Problem description -
Set down word for word each line from the start of the listing through the line that contains "# --- Driving", both included.

Given information -

---*---

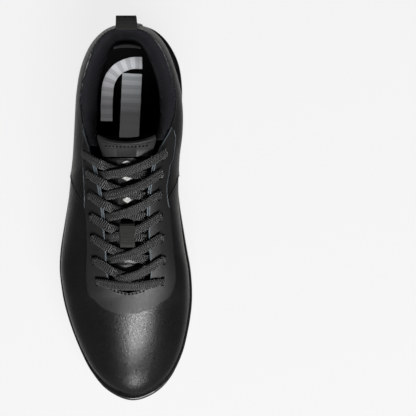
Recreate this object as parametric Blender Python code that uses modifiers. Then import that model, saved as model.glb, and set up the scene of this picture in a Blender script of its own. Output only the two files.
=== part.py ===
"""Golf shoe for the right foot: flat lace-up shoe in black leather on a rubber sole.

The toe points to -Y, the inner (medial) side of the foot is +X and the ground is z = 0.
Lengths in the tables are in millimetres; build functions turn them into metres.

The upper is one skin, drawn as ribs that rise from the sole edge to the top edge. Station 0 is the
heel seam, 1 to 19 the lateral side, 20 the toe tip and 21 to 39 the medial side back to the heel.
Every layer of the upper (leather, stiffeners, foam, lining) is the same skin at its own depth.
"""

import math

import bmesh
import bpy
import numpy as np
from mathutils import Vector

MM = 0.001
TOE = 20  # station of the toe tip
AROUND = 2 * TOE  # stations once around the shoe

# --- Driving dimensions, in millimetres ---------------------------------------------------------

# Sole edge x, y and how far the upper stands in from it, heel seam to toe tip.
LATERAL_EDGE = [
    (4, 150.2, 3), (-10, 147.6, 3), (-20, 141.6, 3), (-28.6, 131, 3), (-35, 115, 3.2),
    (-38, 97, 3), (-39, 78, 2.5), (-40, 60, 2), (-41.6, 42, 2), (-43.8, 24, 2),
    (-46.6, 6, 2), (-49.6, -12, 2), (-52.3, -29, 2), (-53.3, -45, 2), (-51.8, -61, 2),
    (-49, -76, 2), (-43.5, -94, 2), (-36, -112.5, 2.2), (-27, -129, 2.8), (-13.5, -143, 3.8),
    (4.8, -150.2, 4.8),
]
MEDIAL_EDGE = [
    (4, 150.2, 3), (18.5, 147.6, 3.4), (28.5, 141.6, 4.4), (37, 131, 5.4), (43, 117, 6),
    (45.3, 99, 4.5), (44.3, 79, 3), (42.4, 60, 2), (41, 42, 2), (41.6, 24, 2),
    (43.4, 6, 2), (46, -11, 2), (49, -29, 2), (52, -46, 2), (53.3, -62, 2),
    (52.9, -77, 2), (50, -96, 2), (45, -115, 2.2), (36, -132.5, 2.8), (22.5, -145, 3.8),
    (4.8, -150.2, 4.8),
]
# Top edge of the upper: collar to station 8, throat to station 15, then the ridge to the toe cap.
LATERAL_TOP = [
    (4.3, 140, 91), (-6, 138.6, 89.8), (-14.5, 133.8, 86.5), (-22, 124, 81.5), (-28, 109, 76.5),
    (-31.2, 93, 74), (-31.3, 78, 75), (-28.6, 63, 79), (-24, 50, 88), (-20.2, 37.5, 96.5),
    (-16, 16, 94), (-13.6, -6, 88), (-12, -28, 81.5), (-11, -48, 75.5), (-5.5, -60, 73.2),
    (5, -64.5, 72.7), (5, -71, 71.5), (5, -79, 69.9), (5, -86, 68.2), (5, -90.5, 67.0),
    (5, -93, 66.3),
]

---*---

Task response -
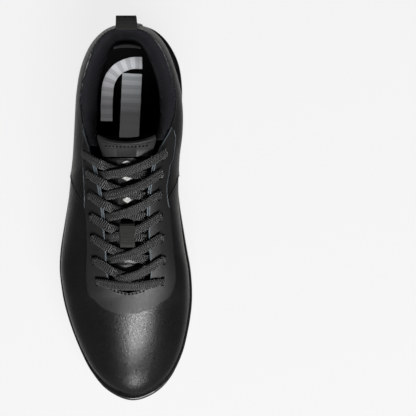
Recreate this object as parametric Blender Python code that uses modifiers. Then import that model, saved as model.glb, and set up the scene of this picture in a Blender script of its own. Output only the two files.
=== part.py ===
"""Golf shoe for the right foot: flat lace-up shoe in black leather on a rubber sole.

The toe points to -Y, the inner (medial) side of the foot is +X and the ground is z = 0.
Lengths in the tables are in millimetres; build functions turn them into metres.

The upper is one skin, drawn as ribs that rise from the sole edge to the top edge. Station 0 is the
heel seam, 1 to 19 the lateral side, 20 the toe tip and 21 to 39 the medial side back to the heel.
Every layer of the upper (leather, stiffeners, foam, lining) is the same skin at its own depth.
"""

import math

import bmesh
import bpy
import numpy as np
from mathutils import Vector

MM = 0.001
TOE = 20  # station of the toe tip
AROUND = 2 * TOE  # stations once around the shoe

# --- Driving dimensions, in millimetres ---------------------------------------------------------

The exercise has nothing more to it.